__Goal__
Return all of the entries exactly, with nothing added or left out.

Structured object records
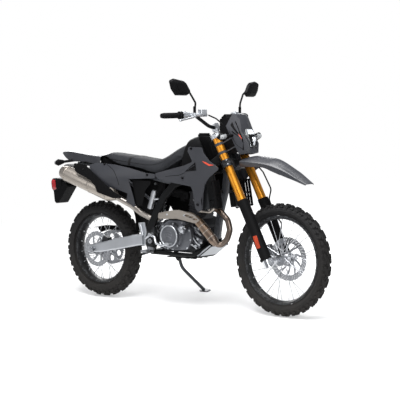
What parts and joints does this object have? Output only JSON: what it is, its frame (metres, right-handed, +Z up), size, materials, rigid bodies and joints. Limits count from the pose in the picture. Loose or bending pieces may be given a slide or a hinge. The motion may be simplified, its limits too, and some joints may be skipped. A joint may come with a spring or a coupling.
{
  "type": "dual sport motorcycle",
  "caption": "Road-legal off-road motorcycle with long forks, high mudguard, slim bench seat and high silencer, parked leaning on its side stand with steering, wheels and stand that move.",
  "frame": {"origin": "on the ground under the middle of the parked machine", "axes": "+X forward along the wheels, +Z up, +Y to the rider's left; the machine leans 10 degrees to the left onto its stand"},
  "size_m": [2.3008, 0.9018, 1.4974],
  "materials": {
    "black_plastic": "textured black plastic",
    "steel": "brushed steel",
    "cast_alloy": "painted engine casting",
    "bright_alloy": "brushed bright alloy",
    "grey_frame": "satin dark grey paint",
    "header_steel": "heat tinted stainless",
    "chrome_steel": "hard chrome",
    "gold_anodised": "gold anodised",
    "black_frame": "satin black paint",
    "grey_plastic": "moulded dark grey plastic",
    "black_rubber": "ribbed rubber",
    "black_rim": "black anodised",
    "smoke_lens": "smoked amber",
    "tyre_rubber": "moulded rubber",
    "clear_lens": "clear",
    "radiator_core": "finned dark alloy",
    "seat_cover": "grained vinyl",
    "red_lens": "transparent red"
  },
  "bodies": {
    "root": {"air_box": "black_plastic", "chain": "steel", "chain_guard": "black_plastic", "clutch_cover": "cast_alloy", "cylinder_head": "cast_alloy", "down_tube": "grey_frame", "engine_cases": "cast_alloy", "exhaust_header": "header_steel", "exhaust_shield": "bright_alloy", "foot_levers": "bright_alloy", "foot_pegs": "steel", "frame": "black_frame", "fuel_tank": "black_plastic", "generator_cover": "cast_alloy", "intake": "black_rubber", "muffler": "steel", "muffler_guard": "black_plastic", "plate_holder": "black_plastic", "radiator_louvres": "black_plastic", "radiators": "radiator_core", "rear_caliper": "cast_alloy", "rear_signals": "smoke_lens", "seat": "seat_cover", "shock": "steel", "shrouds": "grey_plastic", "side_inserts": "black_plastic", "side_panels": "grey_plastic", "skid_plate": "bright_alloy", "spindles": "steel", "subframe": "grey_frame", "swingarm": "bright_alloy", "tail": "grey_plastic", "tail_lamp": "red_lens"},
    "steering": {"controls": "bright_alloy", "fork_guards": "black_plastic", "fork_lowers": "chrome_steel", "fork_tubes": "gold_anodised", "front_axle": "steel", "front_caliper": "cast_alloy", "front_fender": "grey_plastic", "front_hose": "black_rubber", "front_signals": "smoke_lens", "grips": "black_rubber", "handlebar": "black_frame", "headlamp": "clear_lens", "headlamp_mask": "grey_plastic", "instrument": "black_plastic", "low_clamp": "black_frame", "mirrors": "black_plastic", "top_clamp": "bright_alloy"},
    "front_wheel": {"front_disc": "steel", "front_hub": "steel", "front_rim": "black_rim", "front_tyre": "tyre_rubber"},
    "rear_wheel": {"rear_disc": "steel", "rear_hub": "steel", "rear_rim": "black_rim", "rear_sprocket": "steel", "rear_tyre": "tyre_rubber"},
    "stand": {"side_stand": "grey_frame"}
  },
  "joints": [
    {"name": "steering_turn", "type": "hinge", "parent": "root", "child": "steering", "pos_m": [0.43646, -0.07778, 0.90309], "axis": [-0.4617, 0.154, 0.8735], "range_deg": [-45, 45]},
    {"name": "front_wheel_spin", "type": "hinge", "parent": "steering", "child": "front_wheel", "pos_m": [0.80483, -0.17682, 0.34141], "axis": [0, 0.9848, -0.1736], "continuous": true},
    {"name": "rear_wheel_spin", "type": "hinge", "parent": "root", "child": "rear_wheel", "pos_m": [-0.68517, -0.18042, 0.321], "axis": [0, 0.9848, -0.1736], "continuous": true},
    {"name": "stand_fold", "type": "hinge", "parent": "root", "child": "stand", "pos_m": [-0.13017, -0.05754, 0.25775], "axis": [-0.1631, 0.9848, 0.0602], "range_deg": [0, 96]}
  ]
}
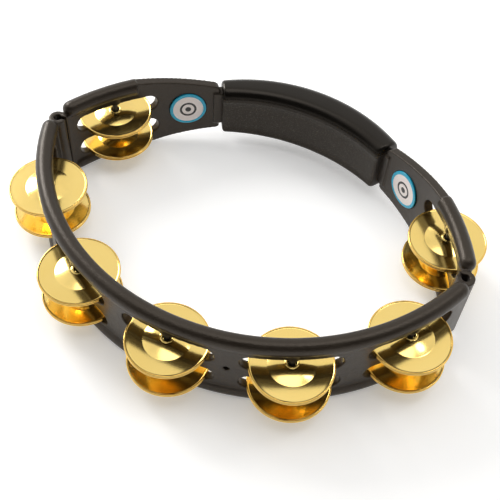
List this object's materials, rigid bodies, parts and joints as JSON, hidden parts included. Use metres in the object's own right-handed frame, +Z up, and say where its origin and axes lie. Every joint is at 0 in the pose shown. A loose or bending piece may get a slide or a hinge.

__Answer to the exercise__
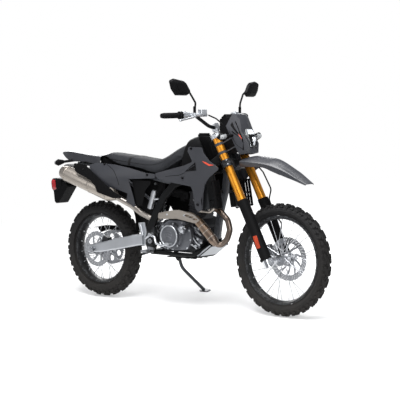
What parts and joints does this object have? Output only JSON: what it is, its frame (metres, right-handed, +Z up), size, materials, rigid bodies and joints. Limits count from the pose in the picture. Loose or bending pieces may be given a slide or a hinge. The motion may be simplified, its limits too, and some joints may be skipped. A joint may come with a spring or a coupling.
{
  "type": "dual sport motorcycle",
  "caption": "Road-legal off-road motorcycle with long forks, high mudguard, slim bench seat and high silencer, parked leaning on its side stand with steering, wheels and stand that move.",
  "frame": {"origin": "on the ground under the middle of the parked machine", "axes": "+X forward along the wheels, +Z up, +Y to the rider's left; the machine leans 10 degrees to the left onto its stand"},
  "size_m": [2.3008, 0.9018, 1.4974],
  "materials": {
    "black_plastic": "textured black plastic",
    "steel": "brushed steel",
    "cast_alloy": "painted engine casting",
    "bright_alloy": "brushed bright alloy",
    "grey_frame": "satin dark grey paint",
    "header_steel": "heat tinted stainless",
    "chrome_steel": "hard chrome",
    "gold_anodised": "gold anodised",
    "black_frame": "satin black paint",
    "grey_plastic": "moulded dark grey plastic",
    "black_rubber": "ribbed rubber",
    "black_rim": "black anodised",
    "smoke_lens": "smoked amber",
    "tyre_rubber": "moulded rubber",
    "clear_lens": "clear",
    "radiator_core": "finned dark alloy",
    "seat_cover": "grained vinyl",
    "red_lens": "transparent red"
  },
  "bodies": {
    "root": {"air_box": "black_plastic", "chain": "steel", "chain_guard": "black_plastic", "clutch_cover": "cast_alloy", "cylinder_head": "cast_alloy", "down_tube": "grey_frame", "engine_cases": "cast_alloy", "exhaust_header": "header_steel", "exhaust_shield": "bright_alloy", "foot_levers": "bright_alloy", "foot_pegs": "steel", "frame": "black_frame", "fuel_tank": "black_plastic", "generator_cover": "cast_alloy", "intake": "black_rubber", "muffler": "steel", "muffler_guard": "black_plastic", "plate_holder": "black_plastic", "radiator_louvres": "black_plastic", "radiators": "radiator_core", "rear_caliper": "cast_alloy", "rear_signals": "smoke_lens", "seat": "seat_cover", "shock": "steel", "shrouds": "grey_plastic", "side_inserts": "black_plastic", "side_panels": "grey_plastic", "skid_plate": "bright_alloy", "spindles": "steel", "subframe": "grey_frame", "swingarm": "bright_alloy", "tail": "grey_plastic", "tail_lamp": "red_lens"},
    "steering": {"controls": "bright_alloy", "fork_guards": "black_plastic", "fork_lowers": "chrome_steel", "fork_tubes": "gold_anodised", "front_axle": "steel", "front_caliper": "cast_alloy", "front_fender": "grey_plastic", "front_hose": "black_rubber", "front_signals": "smoke_lens", "grips": "black_rubber", "handlebar": "black_frame", "headlamp": "clear_lens", "headlamp_mask": "grey_plastic", "instrument": "black_plastic", "low_clamp": "black_frame", "mirrors": "black_plastic", "top_clamp": "bright_alloy"},
    "front_wheel": {"front_disc": "steel", "front_hub": "steel", "front_rim": "black_rim", "front_tyre": "tyre_rubber"},
    "rear_wheel": {"rear_disc": "steel", "rear_hub": "steel", "rear_rim": "black_rim", "rear_sprocket": "steel", "rear_tyre": "tyre_rubber"},
    "stand": {"side_stand": "grey_frame"}
  },
  "joints": [
    {"name": "steering_turn", "type": "hinge", "parent": "root", "child": "steering", "pos_m": [0.43646, -0.07778, 0.90309], "axis": [-0.4617, 0.154, 0.8735], "range_deg": [-45, 45]},
    {"name": "front_wheel_spin", "type": "hinge", "parent": "steering", "child": "front_wheel", "pos_m": [0.80483, -0.17682, 0.34141], "axis": [0, 0.9848, -0.1736], "continuous": true},
    {"name": "rear_wheel_spin", "type": "hinge", "parent": "root", "child": "rear_wheel", "pos_m": [-0.68517, -0.18042, 0.321], "axis": [0, 0.9848, -0.1736], "continuous": true},
    {"name": "stand_fold", "type": "hinge", "parent": "root", "child": "stand", "pos_m": [-0.13017, -0.05754, 0.25775], "axis": [-0.1631, 0.9848, 0.0602], "range_deg": [0, 96]}
  ]
}
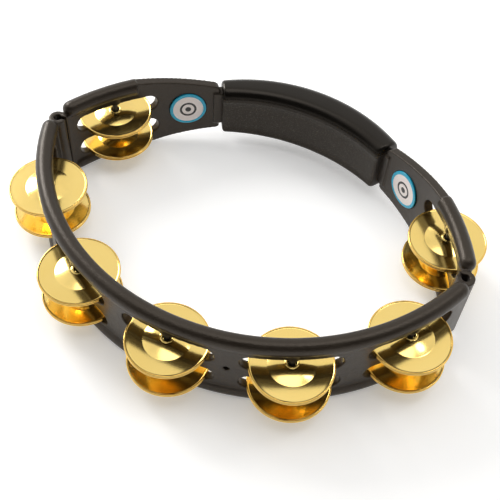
List this object's materials, rigid bodies, parts and joints as JSON, hidden parts included. Use metres in the object's own right-handed frame, +Z up, and say where its origin and axes lie. Every joint is at 0 in the pose shown. A loose or bending piece may get a slide or a hinge.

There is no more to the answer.